The word choice "little plot of earth" is also humbling, and perhaps echoes the threatening sky in line 4 yet again: if the sky full of bullets and bombs is monstrous, then the earth itself is "little" by comparison. Still, the setting is a dog walk so "this little plot of earth" is presumably the speaker's home or town, a fact that also brings comfort.
In its first twenty-eight lines, the poem has progressed dizzyingly through harrowing images of violence and the suicidal urge of despair, to the quotidian image of a dog walk and the dog's suicidal urge to love everything. Limón closes the poem in lines 29-33 by reflecting further on this self-destructive impulse, and a final image of how we might resist its call:
Perhaps we are always hurtling our bodies toward
the thing that will obliterate us, begging for love
from the speeding passage of time, and so maybe,
like the dog obedient at my heels, we can walk together
peacefully, at least until the next truck comes.
The first-person plural comes back for the first time since "the unsayable in each of us" [line 5]. This "we" might include the speaker and her dog, and also invites the Reader back into the poem.
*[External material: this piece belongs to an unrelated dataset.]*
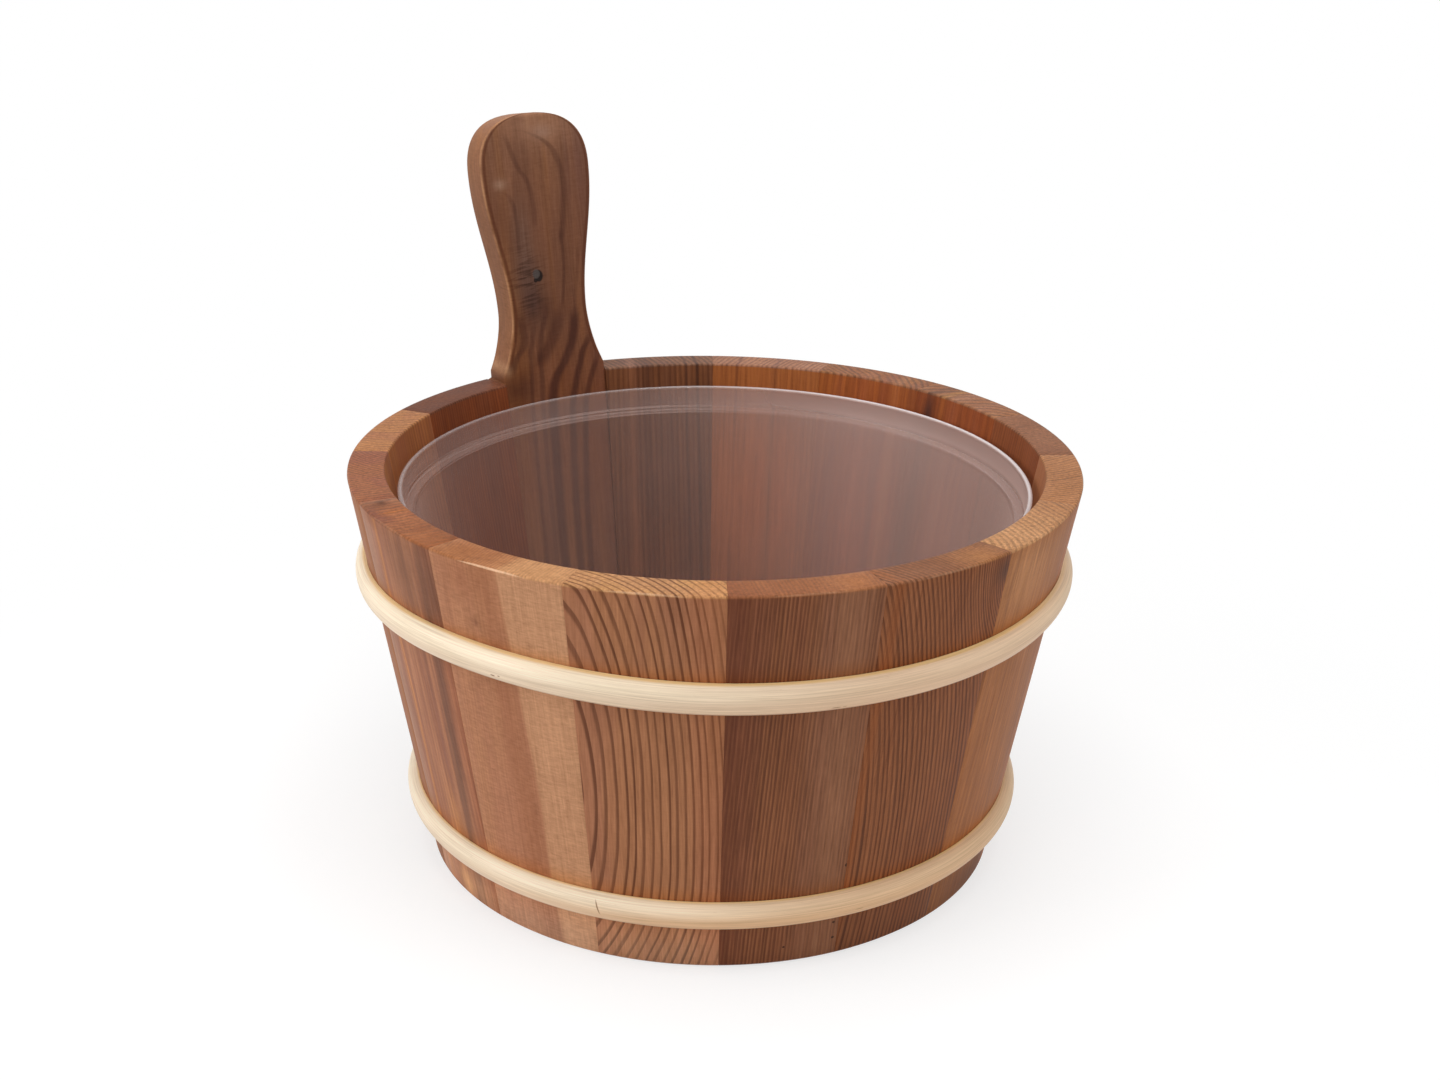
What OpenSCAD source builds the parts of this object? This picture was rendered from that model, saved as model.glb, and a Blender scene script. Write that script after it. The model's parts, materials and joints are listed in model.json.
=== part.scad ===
// Sauna pail: tapered staves, one of them drawn up into a paddle handle, a boarded bottom in a groove,
// two half-round cane hoops nailed at the back, and a loose plastic liner that stands on the bottom.
// Millimetres, +Z up. The origin lies on the floor at the pail's axis, and the handle is towards +Y.

/* [Staves] */
// Outer diameter at the rim
rim_d = 260; // [230:1:300]
// Outer diameter at the foot
foot_d = 210; // [190:1:250]
// Height of the staves
body_h = 145; // [120:1:190]
// Thickness of a stave, measured level
stave_t = 13; // [10:0.5:18]
// Radius of the rounding on the rim's outer edge
rim_round = 0.9; // [0.6:0.1:3]
// Radius of the rounding on the rim's inner edge
rim_inner_round = 0.7; // [0.4:0.1:2]
// Chamfer on both edges of the foot
foot_chamfer = 1; // [0.4:0.1:2.5]

/* [Handle] */
// Length of the handle above the rim, along its stave
handle_len = 104; // [80:0.5:140]
// Ledge left on the stave's end at each side of the handle
handle_ledge = 0.2; // [0:0.1:4]
// Height over which the handle's root keeps the width of its stave
root_rise = 3; // [1:0.5:8]
// Width of the grip at its narrowest
grip_w = 34; // [24:0.5:38]
// Height of the narrowest place above the rim
grip_pos = 27; // [18:0.5:36]
// Width of the paddle at its widest
paddle_w = 48.5; // [36:0.5:56]
// Height of the widest place above the rim
paddle_pos = 82; // [60:0.5:92]
// How far the handle's middle stands off its stave's middle, towards +X
handle_shift = 0.6; // [-2:0.1:2]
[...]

The speaker identifies love as the thing we, like the dog, desire. Unlike the dog, we are aware of so much tragedy in the world, and we are aware of how temporary we are in "the speeding passage of time," all of which makes us crave love even more. This passage of time echoes "winter coming" and undercuts "I want her to survive forever" yet again.
But the speaker and her dog are enjoying a moment of harmony in line 32, walking together without succumbing to any self-destructive impulses. So, the speaker invites the readers (through the implication of "we") to join in that peace, even though the very last line reminds us to be prepared for the next "truck," the next hardship, tragedy, or bad news.
A secondary possible interpretation of the final line is that "truck," when read alongside the mass shootings in lines 2-3, also calls to mind the rising trend of mass killings done by ramming vehicles into crowds. Whether that was intentional or not, the truck remains an image of threat to the dog's life at the very least, and so the poem ends with horror and survival coexisting hand-in-hand.